▼

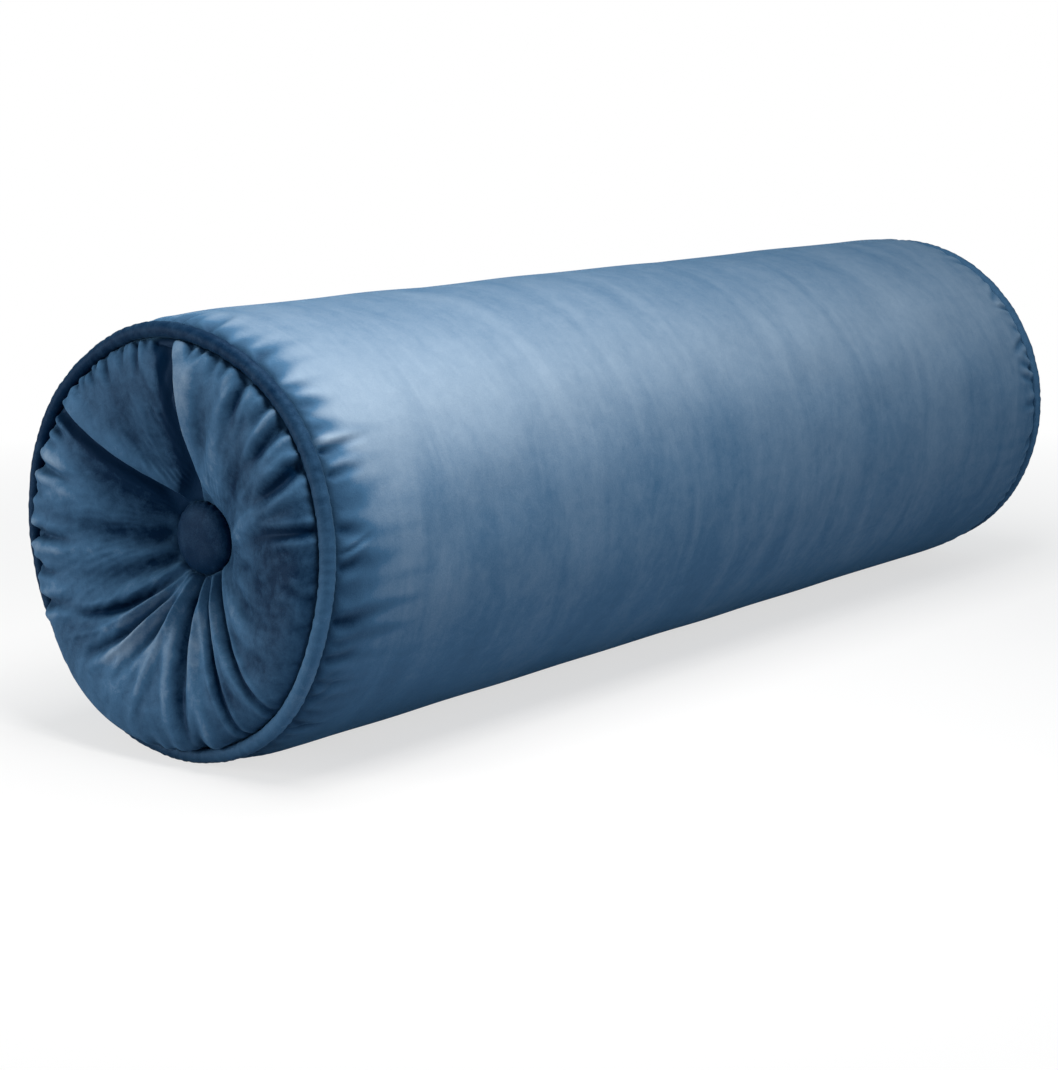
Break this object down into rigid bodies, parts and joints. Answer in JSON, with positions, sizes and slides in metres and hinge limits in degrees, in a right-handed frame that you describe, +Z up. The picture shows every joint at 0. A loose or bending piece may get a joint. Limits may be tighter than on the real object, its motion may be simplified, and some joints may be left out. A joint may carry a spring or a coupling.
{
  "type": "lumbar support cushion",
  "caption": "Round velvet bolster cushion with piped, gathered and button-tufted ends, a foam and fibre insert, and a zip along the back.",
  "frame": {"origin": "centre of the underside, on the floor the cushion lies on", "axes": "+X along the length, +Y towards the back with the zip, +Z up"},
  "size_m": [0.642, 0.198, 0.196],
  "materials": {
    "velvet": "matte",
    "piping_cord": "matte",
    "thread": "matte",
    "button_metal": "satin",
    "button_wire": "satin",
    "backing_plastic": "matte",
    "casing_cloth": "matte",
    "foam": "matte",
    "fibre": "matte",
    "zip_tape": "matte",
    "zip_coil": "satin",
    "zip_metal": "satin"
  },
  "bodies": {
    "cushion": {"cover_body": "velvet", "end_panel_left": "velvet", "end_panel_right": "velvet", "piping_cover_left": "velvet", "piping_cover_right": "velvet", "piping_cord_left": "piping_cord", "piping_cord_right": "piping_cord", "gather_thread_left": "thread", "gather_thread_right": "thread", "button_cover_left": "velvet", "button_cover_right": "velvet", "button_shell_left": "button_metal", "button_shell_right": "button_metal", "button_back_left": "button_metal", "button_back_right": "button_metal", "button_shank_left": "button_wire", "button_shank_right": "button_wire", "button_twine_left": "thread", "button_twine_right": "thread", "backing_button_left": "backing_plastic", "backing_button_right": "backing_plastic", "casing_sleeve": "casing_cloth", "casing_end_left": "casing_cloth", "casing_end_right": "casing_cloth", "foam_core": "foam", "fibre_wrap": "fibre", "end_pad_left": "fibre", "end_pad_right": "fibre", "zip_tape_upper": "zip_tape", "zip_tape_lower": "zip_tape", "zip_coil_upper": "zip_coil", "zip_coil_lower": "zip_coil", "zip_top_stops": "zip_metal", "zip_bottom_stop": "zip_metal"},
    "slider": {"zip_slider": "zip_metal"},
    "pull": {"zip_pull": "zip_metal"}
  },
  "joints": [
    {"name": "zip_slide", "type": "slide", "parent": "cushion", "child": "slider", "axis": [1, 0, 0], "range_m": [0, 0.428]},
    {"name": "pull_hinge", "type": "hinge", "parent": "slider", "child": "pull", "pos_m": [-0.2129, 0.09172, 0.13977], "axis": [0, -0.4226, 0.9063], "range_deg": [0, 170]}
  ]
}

▲

» Task directions
Your task is to quote all of the data word for word.

» Result for this task
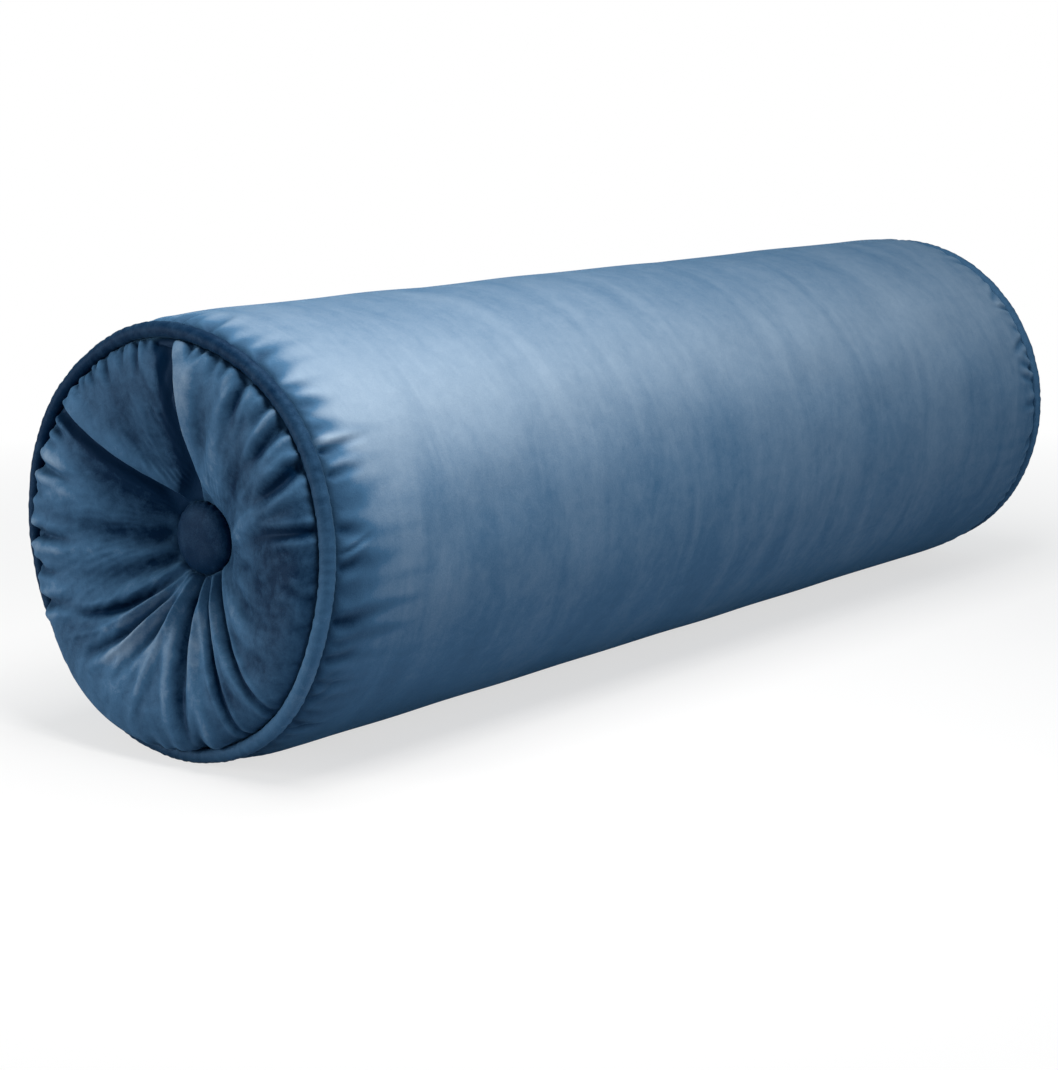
Break this object down into rigid bodies, parts and joints. Answer in JSON, with positions, sizes and slides in metres and hinge limits in degrees, in a right-handed frame that you describe, +Z up. The picture shows every joint at 0. A loose or bending piece may get a joint. Limits may be tighter than on the real object, its motion may be simplified, and some joints may be left out. A joint may carry a spring or a coupling.
{
  "type": "lumbar support cushion",
  "caption": "Round velvet bolster cushion with piped, gathered and button-tufted ends, a foam and fibre insert, and a zip along the back.",
  "frame": {"origin": "centre of the underside, on the floor the cushion lies on", "axes": "+X along the length, +Y towards the back with the zip, +Z up"},
  "size_m": [0.642, 0.198, 0.196],
  "materials": {
    "velvet": "matte",
    "piping_cord": "matte",
    "thread": "matte",
    "button_metal": "satin",
    "button_wire": "satin",
    "backing_plastic": "matte",
    "casing_cloth": "matte",
    "foam": "matte",
    "fibre": "matte",
    "zip_tape": "matte",
    "zip_coil": "satin",
    "zip_metal": "satin"
  },
  "bodies": {
    "cushion": {"cover_body": "velvet", "end_panel_left": "velvet", "end_panel_right": "velvet", "piping_cover_left": "velvet", "piping_cover_right": "velvet", "piping_cord_left": "piping_cord", "piping_cord_right": "piping_cord", "gather_thread_left": "thread", "gather_thread_right": "thread", "button_cover_left": "velvet", "button_cover_right": "velvet", "button_shell_left": "button_metal", "button_shell_right": "button_metal", "button_back_left": "button_metal", "button_back_right": "button_metal", "button_shank_left": "button_wire", "button_shank_right": "button_wire", "button_twine_left": "thread", "button_twine_right": "thread", "backing_button_left": "backing_plastic", "backing_button_right": "backing_plastic", "casing_sleeve": "casing_cloth", "casing_end_left": "casing_cloth", "casing_end_right": "casing_cloth", "foam_core": "foam", "fibre_wrap": "fibre", "end_pad_left": "fibre", "end_pad_right": "fibre", "zip_tape_upper": "zip_tape", "zip_tape_lower": "zip_tape", "zip_coil_upper": "zip_coil", "zip_coil_lower": "zip_coil", "zip_top_stops": "zip_metal", "zip_bottom_stop": "zip_metal"},
    "slider": {"zip_slider": "zip_metal"},
    "pull": {"zip_pull": "zip_metal"}
  },
  "joints": [
    {"name": "zip_slide", "type": "slide", "parent": "cushion", "child": "slider", "axis": [1, 0, 0], "range_m": [0, 0.428]},
    {"name": "pull_hinge", "type": "hinge", "parent": "slider", "child": "pull", "pos_m": [-0.2129, 0.09172, 0.13977], "axis": [0, -0.4226, 0.9063], "range_deg": [0, 170]}
  ]
}